In the records that follow, the lines from the one containing "obj = cad_parts[node]" to the one containing "obj.data.materials.append(steel)", inclusive, are to be given again exactly.

═════ Extracted data ═════

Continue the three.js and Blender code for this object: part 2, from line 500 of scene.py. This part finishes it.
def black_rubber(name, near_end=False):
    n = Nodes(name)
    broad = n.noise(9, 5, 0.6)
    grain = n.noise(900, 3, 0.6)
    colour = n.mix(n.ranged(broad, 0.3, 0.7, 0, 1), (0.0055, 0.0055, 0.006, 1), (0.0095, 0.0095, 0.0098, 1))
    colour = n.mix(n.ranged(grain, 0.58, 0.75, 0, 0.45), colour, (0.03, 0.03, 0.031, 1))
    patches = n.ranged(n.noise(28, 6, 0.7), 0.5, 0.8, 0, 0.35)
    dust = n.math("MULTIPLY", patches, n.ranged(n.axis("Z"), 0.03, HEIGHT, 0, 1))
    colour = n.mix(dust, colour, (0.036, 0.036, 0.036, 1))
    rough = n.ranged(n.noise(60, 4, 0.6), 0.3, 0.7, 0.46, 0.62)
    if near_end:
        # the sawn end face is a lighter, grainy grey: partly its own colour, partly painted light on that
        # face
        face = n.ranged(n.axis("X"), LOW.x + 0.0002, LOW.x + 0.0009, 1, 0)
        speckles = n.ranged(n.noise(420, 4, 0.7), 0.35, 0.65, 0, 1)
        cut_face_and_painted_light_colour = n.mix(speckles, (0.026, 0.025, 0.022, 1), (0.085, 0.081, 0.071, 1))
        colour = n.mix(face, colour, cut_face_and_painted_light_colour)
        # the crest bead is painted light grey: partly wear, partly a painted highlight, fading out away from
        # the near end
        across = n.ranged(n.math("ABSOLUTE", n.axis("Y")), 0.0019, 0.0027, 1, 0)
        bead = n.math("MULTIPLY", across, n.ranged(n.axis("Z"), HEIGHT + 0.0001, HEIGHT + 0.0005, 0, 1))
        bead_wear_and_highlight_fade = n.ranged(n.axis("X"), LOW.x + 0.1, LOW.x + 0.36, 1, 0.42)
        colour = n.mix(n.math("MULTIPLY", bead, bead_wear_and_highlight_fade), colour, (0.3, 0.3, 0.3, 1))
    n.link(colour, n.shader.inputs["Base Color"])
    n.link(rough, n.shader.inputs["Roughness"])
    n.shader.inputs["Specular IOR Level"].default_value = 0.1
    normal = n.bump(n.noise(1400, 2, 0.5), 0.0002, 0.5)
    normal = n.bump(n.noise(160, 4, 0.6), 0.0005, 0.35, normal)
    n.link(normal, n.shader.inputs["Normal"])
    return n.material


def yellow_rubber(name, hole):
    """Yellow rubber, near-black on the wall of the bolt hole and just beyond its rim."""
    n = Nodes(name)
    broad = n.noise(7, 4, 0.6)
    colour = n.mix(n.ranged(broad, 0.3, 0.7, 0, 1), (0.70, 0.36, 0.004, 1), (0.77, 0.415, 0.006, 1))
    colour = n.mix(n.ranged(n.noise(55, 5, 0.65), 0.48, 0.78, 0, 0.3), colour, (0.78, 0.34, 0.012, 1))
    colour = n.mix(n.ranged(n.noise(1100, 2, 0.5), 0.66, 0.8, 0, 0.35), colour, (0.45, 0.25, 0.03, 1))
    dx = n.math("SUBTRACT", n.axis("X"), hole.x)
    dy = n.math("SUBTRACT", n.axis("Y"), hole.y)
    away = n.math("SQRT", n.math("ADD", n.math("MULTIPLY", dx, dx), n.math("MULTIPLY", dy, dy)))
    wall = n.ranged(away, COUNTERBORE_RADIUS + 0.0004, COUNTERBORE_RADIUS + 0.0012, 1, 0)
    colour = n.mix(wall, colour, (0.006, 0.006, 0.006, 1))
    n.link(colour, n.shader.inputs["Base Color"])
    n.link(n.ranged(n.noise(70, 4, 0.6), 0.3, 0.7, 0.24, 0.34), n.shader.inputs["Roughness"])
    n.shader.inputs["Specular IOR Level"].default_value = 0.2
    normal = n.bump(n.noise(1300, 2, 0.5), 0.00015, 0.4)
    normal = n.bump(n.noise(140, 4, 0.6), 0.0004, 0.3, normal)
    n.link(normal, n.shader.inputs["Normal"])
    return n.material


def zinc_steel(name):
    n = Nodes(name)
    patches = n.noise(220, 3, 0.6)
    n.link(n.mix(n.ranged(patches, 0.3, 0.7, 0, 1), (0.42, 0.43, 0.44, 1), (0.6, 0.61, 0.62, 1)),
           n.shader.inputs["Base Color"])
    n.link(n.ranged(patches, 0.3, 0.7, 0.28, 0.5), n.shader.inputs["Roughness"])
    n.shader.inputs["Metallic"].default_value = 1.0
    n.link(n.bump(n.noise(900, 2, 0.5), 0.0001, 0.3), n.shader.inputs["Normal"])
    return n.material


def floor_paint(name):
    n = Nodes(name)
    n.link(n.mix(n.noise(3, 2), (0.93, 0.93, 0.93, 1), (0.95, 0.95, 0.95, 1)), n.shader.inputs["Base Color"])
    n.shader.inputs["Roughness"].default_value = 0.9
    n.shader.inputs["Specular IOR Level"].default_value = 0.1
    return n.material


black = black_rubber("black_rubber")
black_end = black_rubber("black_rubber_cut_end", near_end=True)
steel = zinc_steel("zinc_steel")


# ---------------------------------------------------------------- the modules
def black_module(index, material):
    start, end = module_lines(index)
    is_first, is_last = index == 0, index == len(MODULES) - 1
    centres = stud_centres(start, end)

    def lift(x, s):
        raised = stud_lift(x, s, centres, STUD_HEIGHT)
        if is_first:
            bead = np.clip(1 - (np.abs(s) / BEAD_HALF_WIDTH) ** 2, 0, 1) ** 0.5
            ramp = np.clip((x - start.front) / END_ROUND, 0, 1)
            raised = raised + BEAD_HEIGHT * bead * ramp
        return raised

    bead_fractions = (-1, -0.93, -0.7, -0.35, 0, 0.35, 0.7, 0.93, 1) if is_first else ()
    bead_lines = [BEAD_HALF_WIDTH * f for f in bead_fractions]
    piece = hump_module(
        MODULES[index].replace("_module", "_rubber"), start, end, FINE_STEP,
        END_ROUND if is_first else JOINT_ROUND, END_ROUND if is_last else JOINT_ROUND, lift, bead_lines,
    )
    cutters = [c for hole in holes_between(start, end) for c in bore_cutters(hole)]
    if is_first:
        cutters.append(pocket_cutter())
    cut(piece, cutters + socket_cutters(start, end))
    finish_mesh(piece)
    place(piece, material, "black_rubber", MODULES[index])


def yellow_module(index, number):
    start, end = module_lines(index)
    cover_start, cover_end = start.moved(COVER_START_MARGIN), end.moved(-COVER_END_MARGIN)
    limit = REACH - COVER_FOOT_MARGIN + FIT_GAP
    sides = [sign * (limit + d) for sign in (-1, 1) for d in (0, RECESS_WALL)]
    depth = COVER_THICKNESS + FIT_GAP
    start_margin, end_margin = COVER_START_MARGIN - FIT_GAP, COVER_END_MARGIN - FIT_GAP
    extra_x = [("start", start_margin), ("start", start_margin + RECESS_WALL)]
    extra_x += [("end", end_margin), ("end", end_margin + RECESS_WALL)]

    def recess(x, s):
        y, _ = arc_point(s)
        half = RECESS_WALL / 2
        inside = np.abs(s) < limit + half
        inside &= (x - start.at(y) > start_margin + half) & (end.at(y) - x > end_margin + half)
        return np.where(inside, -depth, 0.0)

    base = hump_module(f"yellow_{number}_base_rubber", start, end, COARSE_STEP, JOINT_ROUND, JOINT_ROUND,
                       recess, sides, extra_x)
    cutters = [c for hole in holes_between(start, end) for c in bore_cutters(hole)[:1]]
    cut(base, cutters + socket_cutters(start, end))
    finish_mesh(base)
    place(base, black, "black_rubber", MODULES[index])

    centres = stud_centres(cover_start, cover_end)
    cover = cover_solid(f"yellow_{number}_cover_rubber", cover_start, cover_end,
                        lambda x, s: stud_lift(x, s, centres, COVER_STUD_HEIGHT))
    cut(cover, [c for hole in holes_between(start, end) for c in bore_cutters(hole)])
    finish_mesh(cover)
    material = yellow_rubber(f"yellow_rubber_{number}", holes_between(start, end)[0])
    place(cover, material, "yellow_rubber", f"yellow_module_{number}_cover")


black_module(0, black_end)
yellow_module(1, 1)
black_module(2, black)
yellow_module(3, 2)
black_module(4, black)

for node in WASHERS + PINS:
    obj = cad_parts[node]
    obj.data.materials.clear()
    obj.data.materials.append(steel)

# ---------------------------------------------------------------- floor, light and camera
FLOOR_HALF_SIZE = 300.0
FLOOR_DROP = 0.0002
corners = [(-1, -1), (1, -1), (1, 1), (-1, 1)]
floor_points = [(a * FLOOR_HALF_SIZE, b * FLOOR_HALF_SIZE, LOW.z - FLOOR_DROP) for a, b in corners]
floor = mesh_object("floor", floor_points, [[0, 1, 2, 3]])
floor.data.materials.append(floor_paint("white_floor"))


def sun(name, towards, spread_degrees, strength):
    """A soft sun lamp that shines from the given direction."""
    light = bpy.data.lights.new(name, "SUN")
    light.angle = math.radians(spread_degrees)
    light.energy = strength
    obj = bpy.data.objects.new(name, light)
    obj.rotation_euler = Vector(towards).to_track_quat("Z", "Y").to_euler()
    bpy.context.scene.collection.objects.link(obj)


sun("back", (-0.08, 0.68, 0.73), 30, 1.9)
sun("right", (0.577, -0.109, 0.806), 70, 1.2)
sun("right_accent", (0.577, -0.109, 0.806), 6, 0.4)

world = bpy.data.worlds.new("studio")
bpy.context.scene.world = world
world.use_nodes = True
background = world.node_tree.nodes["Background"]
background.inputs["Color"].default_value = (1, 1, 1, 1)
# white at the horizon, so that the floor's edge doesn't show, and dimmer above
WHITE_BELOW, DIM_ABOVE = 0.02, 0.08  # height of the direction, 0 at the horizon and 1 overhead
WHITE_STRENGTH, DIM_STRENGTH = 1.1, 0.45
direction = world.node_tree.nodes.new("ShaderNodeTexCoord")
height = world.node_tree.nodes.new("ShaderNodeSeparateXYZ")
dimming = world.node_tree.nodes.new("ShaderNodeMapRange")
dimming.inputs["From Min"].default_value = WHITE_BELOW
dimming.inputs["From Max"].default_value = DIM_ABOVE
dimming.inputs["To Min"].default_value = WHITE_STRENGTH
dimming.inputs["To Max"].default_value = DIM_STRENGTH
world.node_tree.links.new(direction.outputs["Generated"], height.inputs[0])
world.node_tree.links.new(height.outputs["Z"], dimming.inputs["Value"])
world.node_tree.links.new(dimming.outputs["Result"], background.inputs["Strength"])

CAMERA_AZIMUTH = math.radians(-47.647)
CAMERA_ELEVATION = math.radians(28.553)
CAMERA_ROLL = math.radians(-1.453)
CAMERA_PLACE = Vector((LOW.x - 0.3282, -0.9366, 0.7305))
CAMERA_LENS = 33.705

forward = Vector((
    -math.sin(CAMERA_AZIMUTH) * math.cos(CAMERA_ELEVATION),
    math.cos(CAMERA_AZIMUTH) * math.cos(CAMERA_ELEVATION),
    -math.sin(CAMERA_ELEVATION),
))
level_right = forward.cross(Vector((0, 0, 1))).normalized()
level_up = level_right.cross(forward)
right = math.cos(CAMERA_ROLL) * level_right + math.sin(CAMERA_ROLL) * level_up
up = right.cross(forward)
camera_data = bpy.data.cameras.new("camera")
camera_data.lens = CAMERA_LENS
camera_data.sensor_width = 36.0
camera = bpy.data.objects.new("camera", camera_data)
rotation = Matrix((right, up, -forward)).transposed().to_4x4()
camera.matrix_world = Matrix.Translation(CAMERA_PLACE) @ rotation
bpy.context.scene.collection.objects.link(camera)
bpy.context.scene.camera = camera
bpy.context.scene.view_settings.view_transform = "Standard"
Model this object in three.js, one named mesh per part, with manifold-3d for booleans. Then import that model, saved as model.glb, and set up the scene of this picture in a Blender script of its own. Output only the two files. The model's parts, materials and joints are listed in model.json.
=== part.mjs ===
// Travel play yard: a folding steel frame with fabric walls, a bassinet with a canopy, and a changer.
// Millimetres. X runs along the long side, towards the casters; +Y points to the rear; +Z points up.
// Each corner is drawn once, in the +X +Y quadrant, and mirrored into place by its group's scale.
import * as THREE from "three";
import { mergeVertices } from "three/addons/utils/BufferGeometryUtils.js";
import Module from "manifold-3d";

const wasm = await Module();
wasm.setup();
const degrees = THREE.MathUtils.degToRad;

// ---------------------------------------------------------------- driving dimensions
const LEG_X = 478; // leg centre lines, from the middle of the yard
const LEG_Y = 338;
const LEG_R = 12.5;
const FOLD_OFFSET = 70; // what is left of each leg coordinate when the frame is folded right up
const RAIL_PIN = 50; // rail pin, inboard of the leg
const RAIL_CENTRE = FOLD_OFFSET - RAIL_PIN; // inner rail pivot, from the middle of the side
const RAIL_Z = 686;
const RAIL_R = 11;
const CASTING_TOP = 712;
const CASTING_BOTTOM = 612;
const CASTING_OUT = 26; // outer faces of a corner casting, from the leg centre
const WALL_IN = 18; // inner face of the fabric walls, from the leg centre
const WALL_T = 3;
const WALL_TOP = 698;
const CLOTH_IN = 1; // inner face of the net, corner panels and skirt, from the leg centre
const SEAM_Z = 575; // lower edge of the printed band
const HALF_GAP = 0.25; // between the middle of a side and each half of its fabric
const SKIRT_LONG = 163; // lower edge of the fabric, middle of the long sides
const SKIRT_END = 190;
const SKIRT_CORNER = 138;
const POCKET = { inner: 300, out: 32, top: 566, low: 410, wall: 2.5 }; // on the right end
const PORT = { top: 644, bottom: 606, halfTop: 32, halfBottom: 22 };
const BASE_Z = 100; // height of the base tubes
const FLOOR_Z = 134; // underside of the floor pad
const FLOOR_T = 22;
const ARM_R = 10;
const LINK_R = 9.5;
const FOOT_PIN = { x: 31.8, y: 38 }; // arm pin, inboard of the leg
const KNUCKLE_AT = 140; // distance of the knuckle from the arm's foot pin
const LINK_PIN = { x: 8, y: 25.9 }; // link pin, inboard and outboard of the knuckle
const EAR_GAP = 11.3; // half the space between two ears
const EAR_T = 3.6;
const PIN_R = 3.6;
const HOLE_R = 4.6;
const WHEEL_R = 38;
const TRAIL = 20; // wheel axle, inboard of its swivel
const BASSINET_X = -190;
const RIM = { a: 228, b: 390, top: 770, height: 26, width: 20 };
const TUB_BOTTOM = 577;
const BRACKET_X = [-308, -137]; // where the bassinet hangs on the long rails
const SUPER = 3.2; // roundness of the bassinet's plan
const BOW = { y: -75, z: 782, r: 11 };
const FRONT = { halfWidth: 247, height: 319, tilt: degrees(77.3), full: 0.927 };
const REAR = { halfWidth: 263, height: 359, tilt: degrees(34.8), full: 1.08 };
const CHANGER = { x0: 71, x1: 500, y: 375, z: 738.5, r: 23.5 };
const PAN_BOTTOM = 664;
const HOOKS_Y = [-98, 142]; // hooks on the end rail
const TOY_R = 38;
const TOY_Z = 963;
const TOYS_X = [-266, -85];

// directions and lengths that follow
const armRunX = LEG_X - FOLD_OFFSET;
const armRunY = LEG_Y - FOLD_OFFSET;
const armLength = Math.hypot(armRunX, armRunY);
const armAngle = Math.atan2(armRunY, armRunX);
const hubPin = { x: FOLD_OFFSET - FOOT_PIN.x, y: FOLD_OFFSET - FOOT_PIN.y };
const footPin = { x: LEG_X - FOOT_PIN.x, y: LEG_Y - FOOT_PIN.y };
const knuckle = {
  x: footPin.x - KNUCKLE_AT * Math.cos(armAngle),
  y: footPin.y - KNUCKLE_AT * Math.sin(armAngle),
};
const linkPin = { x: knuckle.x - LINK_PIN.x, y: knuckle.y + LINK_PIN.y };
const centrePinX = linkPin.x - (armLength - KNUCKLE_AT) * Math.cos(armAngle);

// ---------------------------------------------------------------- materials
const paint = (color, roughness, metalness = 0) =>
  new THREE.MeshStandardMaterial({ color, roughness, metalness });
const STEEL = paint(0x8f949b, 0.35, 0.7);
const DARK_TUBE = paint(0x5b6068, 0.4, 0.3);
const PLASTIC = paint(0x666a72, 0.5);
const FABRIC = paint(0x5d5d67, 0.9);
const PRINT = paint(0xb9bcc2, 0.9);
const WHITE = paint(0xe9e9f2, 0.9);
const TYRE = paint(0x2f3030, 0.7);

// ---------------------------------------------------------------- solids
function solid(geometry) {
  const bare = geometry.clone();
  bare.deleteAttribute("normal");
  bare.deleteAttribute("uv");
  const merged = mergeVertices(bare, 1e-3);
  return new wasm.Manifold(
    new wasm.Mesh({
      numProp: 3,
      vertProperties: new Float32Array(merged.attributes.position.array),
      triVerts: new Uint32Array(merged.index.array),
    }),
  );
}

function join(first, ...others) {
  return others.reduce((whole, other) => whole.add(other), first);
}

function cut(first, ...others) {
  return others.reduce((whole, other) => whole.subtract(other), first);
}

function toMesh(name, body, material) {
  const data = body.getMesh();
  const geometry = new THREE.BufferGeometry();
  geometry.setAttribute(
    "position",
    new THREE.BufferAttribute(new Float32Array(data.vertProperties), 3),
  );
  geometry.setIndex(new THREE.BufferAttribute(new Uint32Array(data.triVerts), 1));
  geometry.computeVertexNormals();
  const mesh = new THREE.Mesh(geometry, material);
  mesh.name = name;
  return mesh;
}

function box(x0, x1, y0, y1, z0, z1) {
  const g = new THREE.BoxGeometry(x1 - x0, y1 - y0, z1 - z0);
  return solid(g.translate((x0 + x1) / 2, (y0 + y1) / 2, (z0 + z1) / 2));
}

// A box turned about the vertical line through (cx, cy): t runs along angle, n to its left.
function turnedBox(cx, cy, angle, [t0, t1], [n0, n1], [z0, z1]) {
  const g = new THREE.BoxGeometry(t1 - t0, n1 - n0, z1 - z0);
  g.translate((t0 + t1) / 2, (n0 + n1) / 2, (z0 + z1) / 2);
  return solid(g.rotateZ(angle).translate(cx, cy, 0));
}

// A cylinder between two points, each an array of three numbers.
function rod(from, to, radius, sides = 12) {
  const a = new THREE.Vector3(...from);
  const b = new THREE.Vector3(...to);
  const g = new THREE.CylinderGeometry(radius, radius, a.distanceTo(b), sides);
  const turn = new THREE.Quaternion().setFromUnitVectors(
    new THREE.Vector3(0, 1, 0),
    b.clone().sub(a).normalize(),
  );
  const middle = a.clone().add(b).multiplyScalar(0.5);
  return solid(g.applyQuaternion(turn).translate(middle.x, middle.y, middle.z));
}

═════

*The output*
    obj = cad_parts[node]
    obj.data.materials.clear()
    obj.data.materials.append(steel)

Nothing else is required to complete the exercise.